According to the study, the monsoons in North India, from June to September, have declined in intensity and duration since 1950, leading to more frequent and intense droughts. This, in turn, likely contributes to enhancing the abstraction and/or reduced recharge of groundwater. “Long-term drought can affect groundwater storage anywhere in India,” according to Mishra. “Long-term declining trends in rainfall are more prominent in northern India, [over the] Indo-Gangetic Plain, than southern India.”
“In northern India, groundwater recharge is a slow process and it may take years to get effective recharge through rainfall. Therefore, both efforts to improve water use efficiency in agriculture and enhancing groundwater recharge are required.”.
His coauthor Yoshide Wada is a deputy director at the International Institute for Applied Systems Analysis, Austria. And according to Wada, a warming climate may affect rainfall patterns but the storage and use of groundwater is in human hands. “If withdrawals of groundwater exceed storage the consequences would be disastrous,” he said in a statement released with the report. India relies heavily on groundwater for irrigation, particularly in the dry northern regions.
In many rainfall-scarce areas, groundwater has been exploited to plant water-guzzling crops like paddy and sugarcane, especially in areas like Vidarbha, Maharashtra, and Rayalaseema, Andhra Pradesh.
For example, in Chittoor district of Andhra Pradesh, a failed monsoon this year hasn’t managed to discourage farmers from planting sugarcane and paddy – rather than the millets they traditionally grew, leading to large-scale water pumping. A state government survey of tube wells in the area reported 1.7 lakh of them five years ago. According to P. Chennaiah, a farmer and a social worker, they have increased by over 30,000 now.
“We are not getting water even at 1,200 feet now,” he said, blaming the change in food cropping and consumption patterns for the situation. “We used to grow and eat millets, but now rice has become the staple diet thanks to the public distribution system.” Chennaiah runs seed banks for millets in a few blocks in Chittoor. He is also the head of the state’s Vyavasaya Vrittidarulu Union, affiliated with the National Alliance of People’s Movement led by Medha Patkar.
“I myself started growing millets two years ago and people saw that I got a good crop even in a drought year while all other crops failed. Now, many farmers are growing them, taking seeds from our seed bank.” For Chennaiah, the Green Revolution and the hybrid three-month paddy introduced by it was a disaster. “Earlier people ate rice only for festivals and very few grew them as it took six months.”
Solutions in water management
According to the IIT study, while 65% of the groundwater extracted in northwestern India happened thanks to a paucity of rainfall, the rest of it is attributable to choice of crops, intensive agriculture, subsidised electricity and market-driven prices. In south India, 64% of variability in groundwater storage was decided by rain fall; in north-central India, 30%. Other factors contributed to the rest of the pumping.

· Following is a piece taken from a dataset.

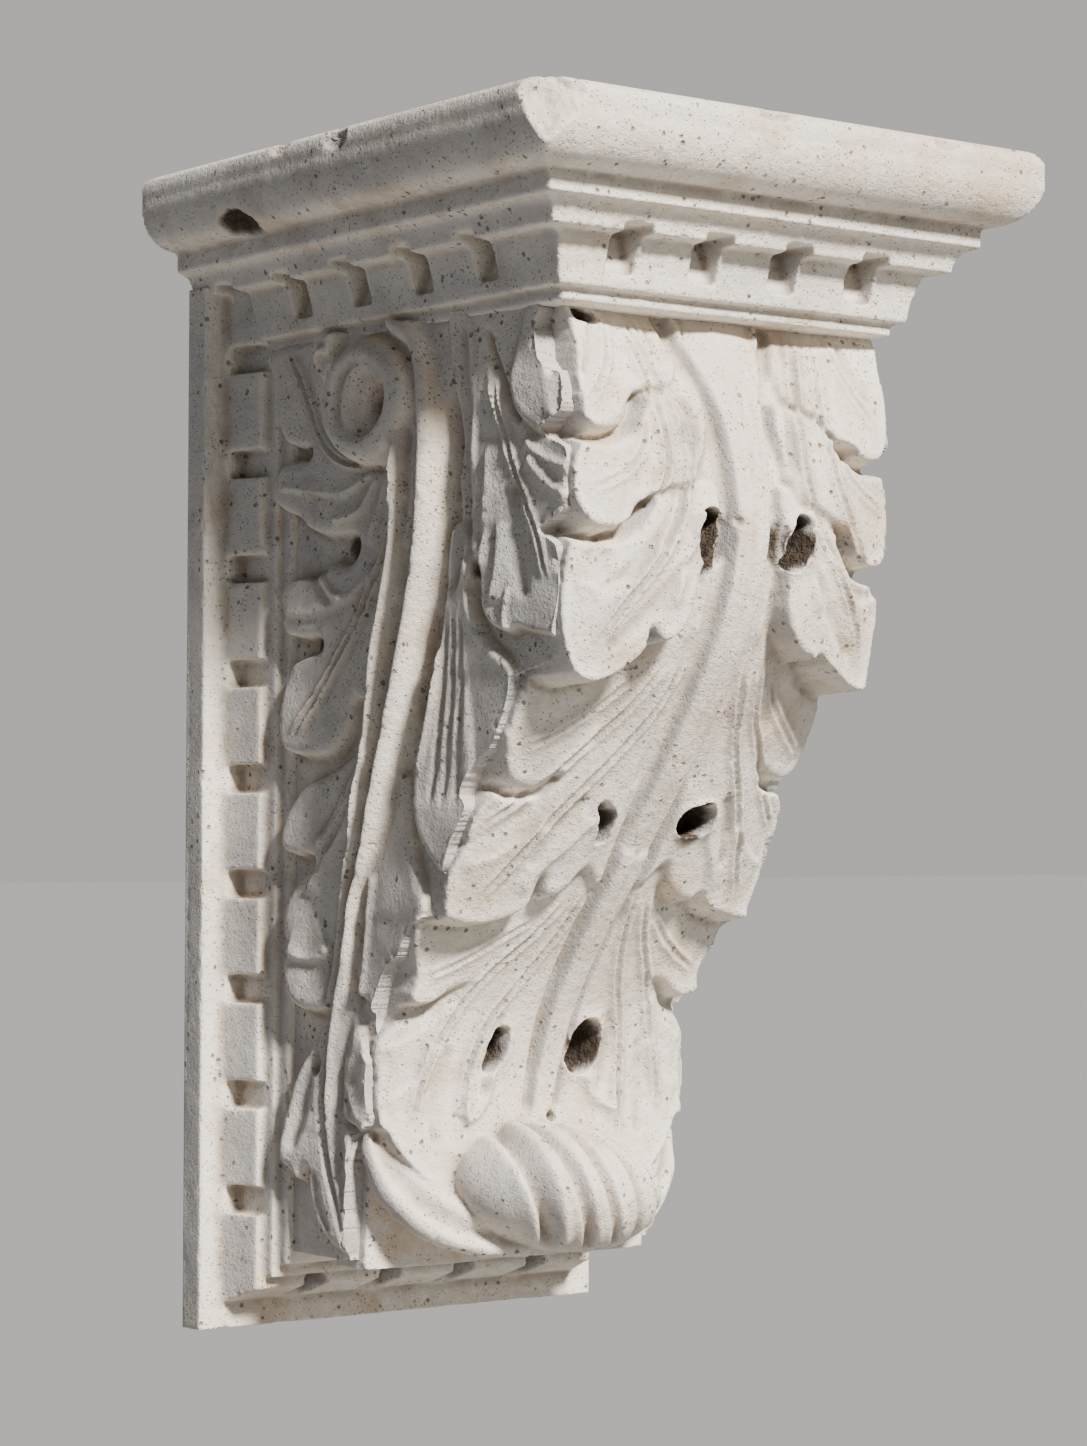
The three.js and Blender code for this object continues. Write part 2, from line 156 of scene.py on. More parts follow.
def front_depth(x, z):
    edge = smooth_through(PROFILE_Z, EDGE_DEPTH, z)
    middle = smooth_through(PROFILE_Z, MIDDLE_DEPTH, z)
    return edge + (middle - edge) * (1 - np.clip(np.abs(x) / BODY_HALF, 0, 1.1) ** 2)


def ease(t):
    t = np.clip(t, 0, 1)
    return t * t * (3 - 2 * t)


# Relief fields
OUTLINE_STEPS = 6
PATH_STEPS = 40
CREST_STEPS = 90
DRILL_STEPS = 16
STEP_WIDTH = 1.2


def spline(points, count, closed=False):
    """A smooth line of so many points through the ones given"""
    p = np.array(points, float)
    if closed:
        ends = np.vstack([p[-1], p, p[0], p[1]])
        spans = len(p)
    else:
        ends = np.vstack([2 * p[0] - p[1], p, 2 * p[-1] - p[-2]])
        spans = len(p) - 1
    x = np.linspace(0, spans, count)
    i = np.minimum(x.astype(int), spans - 1)
    t = (x - i)[:, None]
    a, b, c, d = ends[i], ends[i + 1], ends[i + 2], ends[i + 3]
    bend = (2 * a - 5 * b + 4 * c - d) * t * t
    return 0.5 * (2 * b + (c - a) * t + bend + (3 * b - a - 3 * c + d) * t ** 3)


def between(values, t):
    """Values spaced evenly along a path, eased from one to the next"""
    v = np.array(values, float)
    if len(v) == 1:
        return np.full(np.shape(t), v[0])
    x = np.clip(t, 0, 1) * (len(v) - 1)
    i = np.minimum(x.astype(int), len(v) - 2)
    k = ease(x - i)
    return v[i] * (1 - k) + v[i + 1] * k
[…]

While these are mere numbers, and rainfall is beyond human control, geologists monitoring groundwater have said that though depletion rates do relate to the climate, no one is looking at solutions in water management. According to R.H. Sawkar, the secretary of the Geological Society of India: “What we are pumping is fossil water, water that accumulated millions of years ago. It will take many years for that to be replaced. So urgent steps for recharge are needed and these are missing.’’
Referring to the study, Sawkar said that the Sahyadri, or the section of the Western Ghats across Maharashtra and Karnataka, receives three-fourths of all the rainfall due peninsular India. “However, no one knows how much flows into the sea. It should be diverted and stored. It would help the entire region,” he said, while dismissing the idea of river-linking projects. “Let us link basins, sub-basins and micro-basins of the same river and not Ganga with Kaveri. This will help rivers stay alive or, in geological time, many of these rivers will be gone.”
Meanwhile, the IIT Gandhinagar scientists suggest shoring up groundwater resources, using better water management techniques and safeguarding our food and water securities in the process.